Namun jika tidak maka jawabanya di-tafsil (diperinci). Jika masih ada hayatun mustaqirroh (tanda-tanda kehidupan), maka hewan tersebut tetap halal hukumnya dan jika sudah mati maka hukum hewan tersebut adalah bangkai.
Pendapat Pertama :
Hal ini dijelaskan dalam al-Fiqhu ‘Ala Madzahibil Arba’ah karya Syekh AbdurRohman al-Jaziri :
الفقه على المذاهب – أَنْ يَكُوْنَ القَطْعُ دَفْعَةً وَاحِدَةً فَلَوْ قَطَّعَ الحُلْقُومَ وَسَكَتَ ثَمَّ تَمَّمَ الذَّبْخُ فَإِنْ كَانَ الفِعْلُ الثَّانِىْ مَنْفَصِلاً عَنِ الأَوَّلِ عُرْفًا أُشْتُرِطَ أَنْ تَكُوْنَ فِي الحَيَوانِ المُسْتَقِرَّةِ وَذَلِكَ كَأَنْ رَفَعَ السَّكِّيْنَ وَأَعَاَدَهَا فَوْراً أَوْ أَلْقَاهَا لِكَوْنِهَا لاَتَقْطَعُ وَ أَخَذَ غَيْرَهَا فَوْرًا أَوْ سَقَطَتْ مِنْهُ فَتَنَاوَلُهَا أَوْ أَخَذَ غَيْرَهَا سَرِيْعاً أَوْ قَلْبَهَاَ وَقَطَّعَ بِهَا مَابَقِيَ فَكُلُّ ذَلِكَ جَائِزُ إِذْ لاَفَصْلَ فِيْهِ بَيْنَ العَمَلِ الأَوَّلِ وَالثَّانِيْ
“Syarat yang keenam adalah, Pemotongan itu dilakukan dengan satu kali. Jika orang yang menyembelih telah memotong tenggorokan hewan yang disembelih), kemudian ia berhenti (tidak meneruskan penyembelihannya) lalu ia menyempurnakan penyembelihannya lagi maka hukumnya diperinci. Jika penyembelihan yang kedua menurut umumnya tidak dianggap terputus dari penyembelihan yang pertama, maka disyaratkan hewan tersebut harus masih ada tanda-tanda kehidupan. Contohnya, orang yang menyembelih mengangkat pisaunya dan mengembalikannya seketika itu atau ia menjatuhkan pisaunya karena pisau tersebut sudah tidak bisa memotongnya dan ia mengambil pisau yang lainnya atau pisau tersebut jatuh dari tangannya kemudian ia mengambilnya kembali atau ia mengambil pisau yang lainnya dengan cepat atau ia membalikkan pisaunya lalu ia memotongnya dengan pisaunya pada urat yang belum terputus maka semuanya itu hukumnya diperbolehkan. Karena tidak ada sebuah pemisah di antara penyembelihan yang pertama dan yang ke dua.”

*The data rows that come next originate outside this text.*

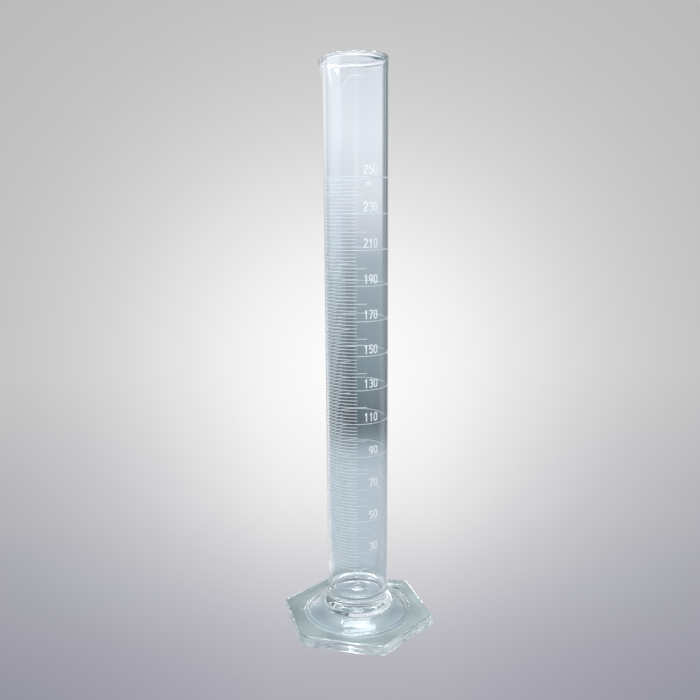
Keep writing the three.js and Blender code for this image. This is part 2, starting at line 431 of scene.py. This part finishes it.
def tube_profile():
    """From the seam up the outside, over the rim and down the bore to its floor."""
    spout_z = RIM_Z - SPOUT_DEPTH
    bead_z = RIM_Z - RIM_BEAD_H
    ease_z = bead_z - RIM_BEAD_EASE
    top_r = (WALL + RIM_BEAD_OUT + RIM_BEAD_IN) / 2
    top_z = RIM_Z - top_r
    top_middle = TUBE_R + RIM_BEAD_OUT - top_r
    outside_bead = curve_through(
        [
            (TUBE_R, ease_z),
            (TUBE_R + RIM_BEAD_OUT * 0.8, bead_z),
            (TUBE_R + RIM_BEAD_OUT, top_z),
        ],
        BEAD_STEPS,
    )
    inside_bead = curve_through(
        [
            (BORE_R - RIM_BEAD_IN, top_z),
            (BORE_R - RIM_BEAD_IN * 0.8, bead_z),
            (BORE_R, ease_z),
        ],
        BEAD_STEPS,
    )
    fillet_z = FLOOR_Z + FLOOR_FILLET
    fillet_r = BORE_R - FLOOR_FILLET
    fillet = arc(fillet_r, fillet_z, FLOOR_FILLET, 0, FLOOR_FILLET_END, FILLET_STEPS)
    floor_r, floor_z = fillet[-1]
    floor = []
    for i in range(1, FLOOR_STEPS):
        r = floor_r * (1 - i / FLOOR_STEPS)
        rise = FLOOR_CROWN * max(0.0, 1 - (r / FLOOR_CROWN_R) ** 2) ** 2
        floor.append((r, floor_z - FLOOR_STEP_DROP * i + rise))
    return [
        (TUBE_R, SEAM_Z),
        *line((TUBE_R, SEAM_Z), (TUBE_R, spout_z), STRAIGHT_STEPS),
        *line((TUBE_R, spout_z), outside_bead[0], SPOUT_STEPS),
        *outside_bead[1:],
        *arc(top_middle, top_z, top_r, 0, 180, RIM_STEPS)[1:],
        *inside_bead[1:],
        *line(inside_bead[-1], (BORE_R, spout_z), SPOUT_STEPS),
        *line((BORE_R, spout_z), (BORE_R, fillet_z), STRAIGHT_STEPS),
        *fillet[1:],
        *floor,
    ]


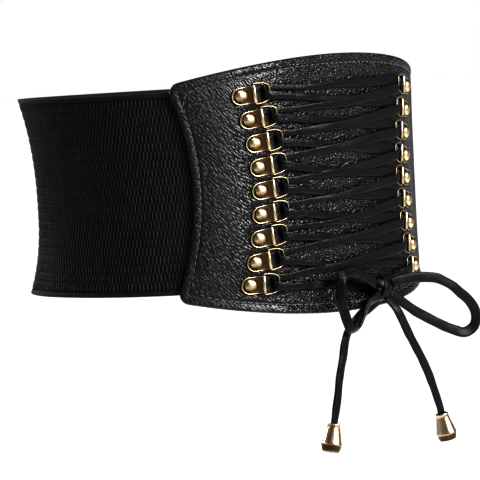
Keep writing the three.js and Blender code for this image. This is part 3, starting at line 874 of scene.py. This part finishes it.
def leather_front(material, rng):
    """The panel: its grained face, its rounded edge and its flesh side."""
    u = edge_shares(SIDE_CORNER)[None, :]
    v = edge_shares(PANEL["half"])[:, None]
    s, z = panel_place(u, v)
    relief, tuck = panel_relief(s, z, rng)
    outer = skin(s, z, PANEL["outer"] - tuck + relief)
    inner = skin(s, z, PANEL["inner"] + tuck)
    points, faces = wall(outer, inner)
    lay = np.stack([s, z, 0 * s], -1).reshape(-1, 3) * MM
    values = {
        "behind": np.repeat([0, 1], s.size), "lay": np.tile(lay, (2, 1)),
        "matt": np.tile(rubbed_matt(s, z).ravel(), 2),
    }
    return make_piece("leather_front", points, faces, material, values)


def seam_carrier(material):
    """The seam line round the panel, as a closed chain of edges."""
    count = SEAM["steps"]
    square = np.stack([np.cos(turns(count)), np.sin(turns(count))])
    square = square / np.abs(square).max(0)
    corner = SEAM["corner"]
    u, v = square * np.minimum(1, np.sum(np.abs(square) ** corner, 0) ** (-1 / corner))
    u = u * (1 - SEAM["side"] / SIDE_CORNER)
    v = v * (1 - SEAM["end"] / PANEL["half"])
    s, z = panel_place(u, v)
    level = PANEL["outer"] - SEAM["set"]
    values = {"outward": axes_at(s, z, level)[2]}
    edges = [(k, (k + 1) % count) for k in range(count)]
    return make_piece("seam_carrier", skin(s, z, level), [], material, values, edges)


# Lugs and rings

def hardware_at(side, row):
    """A row's lug and ring: their placings, and the far bar that the lace goes round."""
    z = row_height(row)
    s = side * column_at(z)
    turn = math.radians(LUG_TURNS[row % len(LUG_TURNS)])
    middle = LUG["end"] / 2
    seat_s = s + side * middle
    seat_z = z - middle * math.sin(turn)
    along, up, outward = axes_at(seat_s, seat_z, LUG["seat"])
    axis = -side * along * math.cos(turn) + up * math.sin(turn)
    bar = np.cross(outward, axis)
    origin = skin(seat_s, seat_z, LUG["seat"]) + axis * middle
    barrel = origin + outward * LUG["barrel"]
    level = LACE["under"] + LACE["wrap"]
    reach = RING["reach"]
    for _ in range(FITTING_ROUNDS):
        far = (s - side * reach * math.cos(turn), z + reach * math.sin(turn))
        reach *= RING["reach"] / np.linalg.norm(skin(*far, level) - barrel)
    run = skin(*far, level) - barrel
    run = unit(run - bar * np.dot(run, bar))
    face = np.cross(run, bar)
    return {
        "side": side, "far": far, "far_bar": barrel + run * RING["reach"],
        "run": run, "bar": bar, "face": face,
        "lug": (origin, axis, bar, outward), "ring": (barrel, run, bar, face),
    }


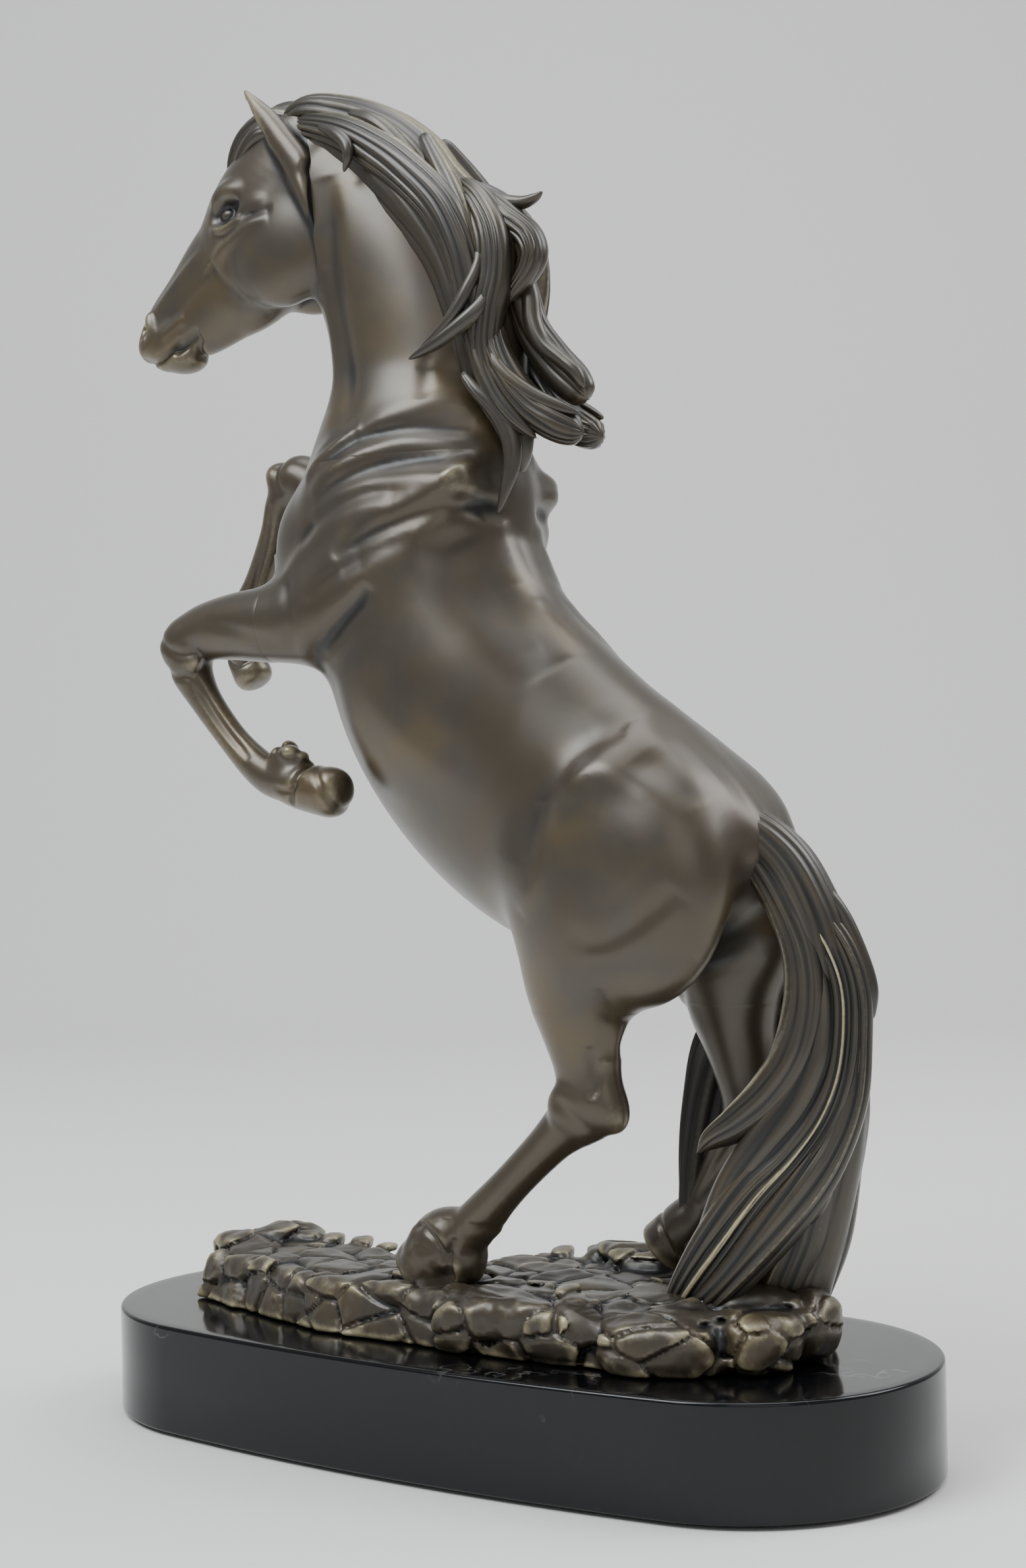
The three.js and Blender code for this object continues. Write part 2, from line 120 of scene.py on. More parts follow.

Pendapat Kedua : Sembelihan tetap Sah walau sudah tidak ada tanda kehidupan
Namun dalam Hasiyah Al-Bajuri disebutkan bahwa walaupun sudah tidak ada tanda-tanda kehidupan, jika mengulang sembelihan tetap dianggap sah :
فَلَوْ رَفَعَ اَلسَّكِيْنُ وَأَعَادَهَافَوْرًا أَوْ أَلْقَاهَا لِگَوْنِهِ گَالَةٍ وَأَخَذَ غَيْرُهَا فَوْرًا أَوْ سَقَطَتْ مِنْهُ وَأَخَذَ غَيْرَهَا حَالاً أَوْ قَلَّبَهَا وَقَطَعَ بِهَا بَقِيَ حَلَّ المِذْبُوْحِ وَإِنْ لَمْ تُوْجِدَ الحَيَاةُ المُسْتَقِرَّةُ المَرَّةَ الأَخِيْرَةِ لِأَنَّ جَمِيْعَ المَرَّاتِ عِنْدَ طُوْلِ الفَصْلِ گَالْمَرَّةِ الوَاحِدَةِ .
“Apabila orang yang menyembelih binatang mengangkat pisaunya dan mengembalikan seketika, atau ia menjatuhkan pisaunya karena pisau tersebut tidak tajam dan ada orang lain yang mengambilnya seketika atau pisau tersebut jatuh dari tangannya dan orang lainnya mengambilnya seketika atau ia membalikkan pisaunya dan memotong pada sisanya, sekalipun sudah tidak ditemukan kehidupan ketika waktu pembelihan yang kedua, karena semuanya itu ketika sudah terpisah waktu yang lama maka hukumnya sama dengan satu kali penyembelihan.”